Below Candace Lewis and Kim Griffith shares how more women are becoming involved in church multiplication today—and reaching people for Christ.
In 2009, the Rev. Rachel Gilmore was appointed to start a new church in Virginia Beach, Virginia—her first appointment out of seminary. The day before the Gathering Church launched, Gilmore learned she was pregnant with her second child. Thus, her first year leading the new church also included maternity leave.
During that year, the Gathering Church survived and even thrived due in large part to Gilmore’s care and concern for the people in her new city.
As a new mom, Gilmore soon recognized a major need in the military city. She repeatedly heard how young moms felt isolated at home all day, lacking any sense of community. So Gilmore began reaching out to stay-at-home moms through a Bible study, also visiting playgrounds and parks and scheduling play dates to connect with local moms. The women welcomed the opportunity to be a part of a new community. As they connected with Gilmore and her relational leadership style, they also connected with the new church, spurring steady growth throughout the Gathering’s first year.

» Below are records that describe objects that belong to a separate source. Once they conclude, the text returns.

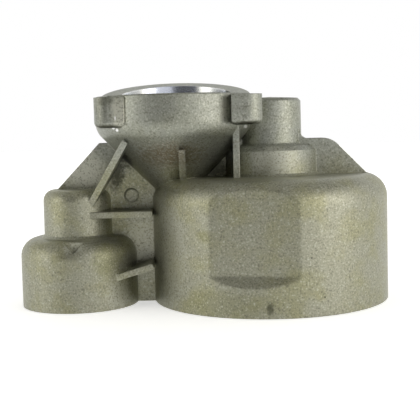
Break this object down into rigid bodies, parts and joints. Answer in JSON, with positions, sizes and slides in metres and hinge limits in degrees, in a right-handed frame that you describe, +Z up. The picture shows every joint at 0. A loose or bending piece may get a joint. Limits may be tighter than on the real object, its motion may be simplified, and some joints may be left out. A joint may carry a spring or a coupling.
{
  "type": "gearbox housing",
  "caption": "Die cast aluminium gear case with a round drum, a bearing tower, a stepped side boss and a ribbed funnel that carries the motor flange.",
  "frame": {"origin": "on the drum axis, in the plane of the open base", "axes": "+Z up along the drum axis towards the tower; +X from the side boss towards the drum; -Y is the front with the flat and the ribs"},
  "size_m": [0.1845, 0.1184, 0.1105],
  "materials": {
    "cast_aluminium": "cast"
  },
  "bodies": {
    "root": {"housing": "cast_aluminium"}
  },
  "joints": []
}
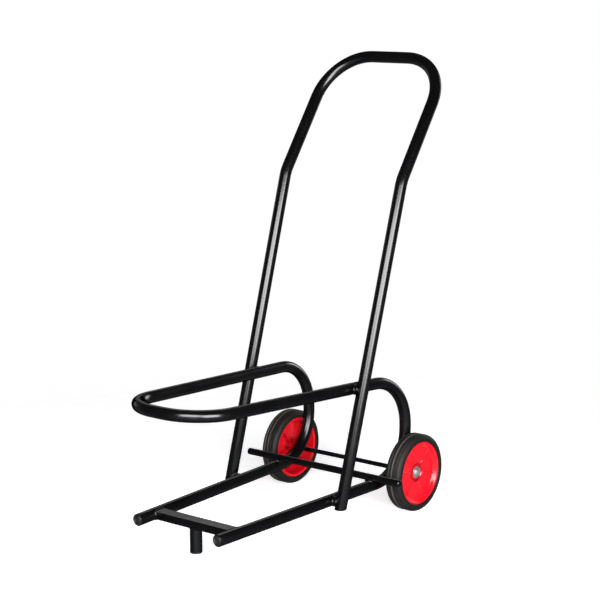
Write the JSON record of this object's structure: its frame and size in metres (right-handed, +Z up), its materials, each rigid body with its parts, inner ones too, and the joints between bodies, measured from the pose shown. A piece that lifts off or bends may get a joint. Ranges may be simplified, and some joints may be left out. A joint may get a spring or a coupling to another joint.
{
  "type": "stacking chair trolley",
  "caption": "Bent-tube trolley for stacks of chairs, with low rails, a raised hoop, a tall push handle, a front foot and rubber-tyred wheels on a rear axle.",
  "frame": {"origin": "on the floor, under the middle of the whole trolley's bounding box", "axes": "+Z up, +X along the axle towards the right wheel, +Y towards the rear, where the wheels and the handle are"},
  "size_m": [0.498, 0.927, 1.1631],
  "materials": {
    "black_powder_coat": "satin to gloss black powder coat with a slight orange peel",
    "black_plastic": "moulded dark grey plastic",
    "zinc": "bright zinc plate",
    "tyre_rubber": "solid rubber, semi-matt, with fine rings round the tread",
    "red_plastic": "glossy moulded red plastic",
    "nylon": "natural nylon"
  },
  "bodies": {
    "frame": {"base_loop_tube": "black_powder_coat", "handle_tube": "black_powder_coat", "front_crossbar": "black_powder_coat", "front_foot_tube": "black_powder_coat", "front_foot_cap": "black_plastic", "rail_end_plug_left": "black_plastic", "rail_end_plug_right": "black_plastic", "handle_end_plug_left": "black_plastic", "handle_end_plug_right": "black_plastic", "leg_spacer_lower_left": "black_powder_coat", "leg_spacer_lower_right": "black_powder_coat", "leg_spacer_upper_left": "black_powder_coat", "leg_spacer_upper_right": "black_powder_coat", "stop_rod": "black_powder_coat", "axle_rod": "black_powder_coat", "inner_washer_left": "zinc", "inner_washer_right": "zinc", "outer_washer_left": "zinc", "outer_washer_right": "zinc", "axle_cap_left": "zinc", "axle_cap_right": "zinc"},
    "wheel_left": {"tyre_left": "tyre_rubber", "rim_left": "red_plastic", "hub_bush_left": "nylon"},
    "wheel_right": {"tyre_right": "tyre_rubber", "rim_right": "red_plastic", "hub_bush_right": "nylon"}
  },
  "joints": [
    {"name": "wheel_left_spin", "type": "hinge", "parent": "frame", "child": "wheel_left", "pos_m": [-0.204, 0.28796, 0.1], "axis": [1, 0, 0], "continuous": true},
    {"name": "wheel_right_spin", "type": "hinge", "parent": "frame", "child": "wheel_right", "pos_m": [0.204, 0.28796, 0.1], "axis": [1, 0, 0], "continuous": true}
  ]
}
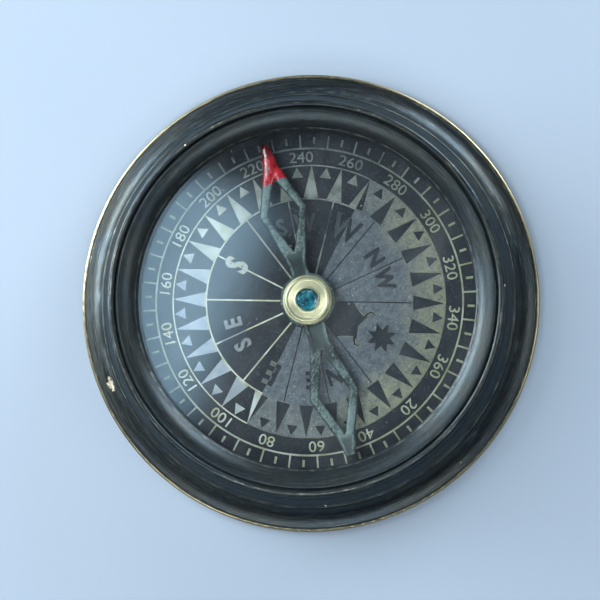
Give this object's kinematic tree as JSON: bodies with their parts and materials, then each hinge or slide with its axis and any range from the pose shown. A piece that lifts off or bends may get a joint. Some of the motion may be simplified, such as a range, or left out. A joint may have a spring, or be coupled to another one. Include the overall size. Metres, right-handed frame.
{
  "type": "open-face compass",
  "caption": "Round brass compass with a stepped bezel, flat glass, two-tone etched dial and an openwork needle on a jewelled cap.",
  "frame": {"origin": "centre of the resting face, on the dial's axis", "axes": "+Z out through the glass, square to the resting face; +Y from the pivot towards the N of the dial; +X towards the E"},
  "size_m": [0.0762, 0.0762, 0.0127],
  "materials": {
    "case_brass": "dark blue-green patina, turned, brass bare on the worn rim",
    "bezel_brass": "dark patina, turned marks, brighter on the worn crest",
    "screw_brass": "dull, slotted",
    "bright_brass": "turned, lightly polished",
    "dial_brass": "etched, half darkened",
    "spring_steel": "blackened",
    "pin_steel": "hardened, ground",
    "needle_steel": "blue-green weathered steel, north tip painted red",
    "crystal": "clear flat glass",
    "jewel_glass": "teal glass, polished",
    "gasket_rubber": "matt black",
    "washer_plastic": "thin, grey"
  },
  "bodies": {
    "root": {"base_plate": "case_brass", "base_plate_screws": "screw_brass", "case_ring": "case_brass", "dial_plate": "dial_brass", "dial_locating_pins": "bright_brass", "dial_clamp_ring": "spring_steel", "pivot_stud": "bright_brass", "pivot_pin": "pin_steel", "pivot_screw": "screw_brass"},
    "glass_pack": {"glass": "crystal", "glass_gasket": "gasket_rubber", "glass_slip_washer": "washer_plastic"},
    "bezel": {"bezel_ring": "bezel_brass", "glass_retaining_ring": "bezel_brass"},
    "needle": {"needle_frame": "needle_steel", "needle_cap": "bright_brass", "cap_jewel": "jewel_glass", "cap_collar": "bright_brass"}
  },
  "joints": [
    {"name": "needle_spin", "type": "hinge", "parent": "root", "child": "needle", "pos_m": [0, 0, 0.0069], "axis": [0, 0, 1], "continuous": true},
    {"name": "bezel_lift", "type": "slide", "parent": "root", "child": "glass_pack", "axis": [0, 0, 1], "range_m": [0, 0.00241]},
    {"name": "bezel_turn", "type": "hinge", "parent": "glass_pack", "child": "bezel", "pos_m": [0, 0, 0.0064], "axis": [0, 0, 1], "range_deg": [0, 1080]}
  ],
  "couplings": [
    {"joint": "bezel_lift", "follows": "bezel_turn", "m_per_rad": 0.00012732}
  ]
}
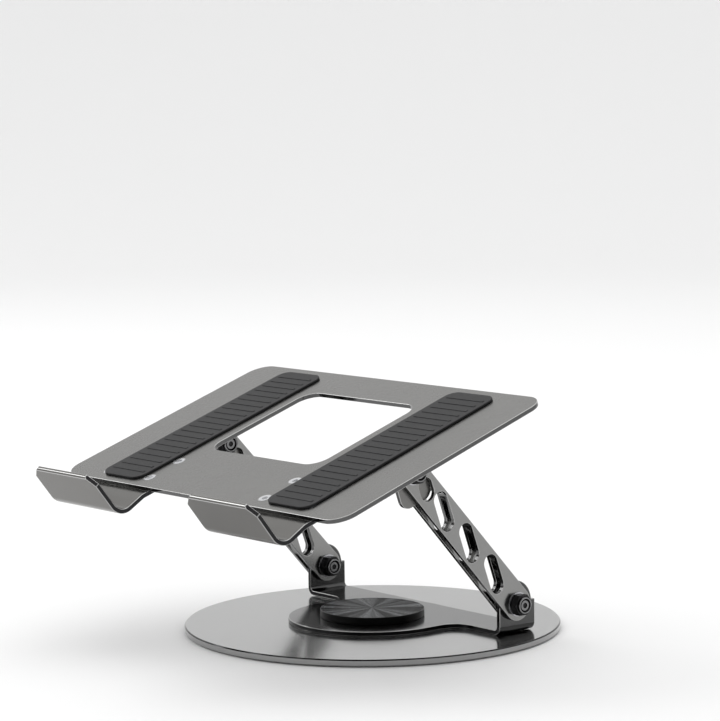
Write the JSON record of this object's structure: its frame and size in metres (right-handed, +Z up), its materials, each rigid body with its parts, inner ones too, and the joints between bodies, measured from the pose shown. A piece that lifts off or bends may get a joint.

During the next phase of the church’s development, Gilmore formed a group of moms from the Gathering to address the childcare needs of even more of the city’s moms. Within a year, the church opened a preschool, providing both Christian education and childcare to area families. Today, the church offers discounts and support to some 60 percent of the students who currently attend and continues to look for innovative ways to serve young families.
Gilmore sees church planting as an “incredible network of relationships with a focus on and purpose of helping people connect with God, one another, and the community they’re called to serve.” She is an exciting example of what God is doing through church planting.
Widening Opportunities
Today, we celebrate the many ways an increasing number of women like Rachel are contributing to the church-planting movement. In 2016, women serve as lead planters, executive pastors, church or agency staff and church planter spouses.
But that hasn’t always been the case. Few of us would argue that the church has been slow to embrace women as church planters. Let’s face it. You’ll find only a few of them on the main stages of church planting conferences. In 2009, a Leadership Journal article, “The Final Church Barrier for Women: Church Planter,” questioned the limited number of women involved in church planting, concluding that the church and culture were not ready for female planters. However, writer Kevin Miller made an important observation:
“… For Christianity just to maintain the same percentage of the American population, we need to boost our current 4,000 church plants per year to 6,900. The massive increase needed is made more difficult when we automatically exclude as leaders 60 percent of today’s college graduates who are women.”
Yet as I said earlier, things are changing. Recently, the 2015 Women in Leadership Pew Research study reported that the pipeline for female leaders “seems to be widening.” Women made significant gains in educational attainment in recent decades, the report said, better positioning them not only for career success but also for leadership positions.
We’re also seeing opportunities for female planters widening.
In 2014 Path 1, the United Methodist Church’s church-planting division, hosted our first conference for women in church planting where we saw more than 100 women come together to network and be trained, and share stories, best practices and tears. Planters were equipped, empowered and reaffirmed our commitment to serving God in church planting. As we looked around the room we realized that since 2009, the number of women leaders in church planting had increased dramatically.
In their book, Becoming a Level 5 Multiplying Church, Todd Wilson and Dave Ferguson challenge us with this question: “Is it possible we need courageous leaders willing to embrace revolutionary change and chart new pathways?”
The answer is an unequivocal “yes,” and both godly men and women are rising to that calling and charting new pathways as we discover and embrace new ways of doing and being the church. With a greater variety of leaders and church styles comes an increased opportunity for reaching individuals and families for the Kingdom. And isn’t that we’re all about?
Path 1 is committed to providing resources and support for women engaged in church planting.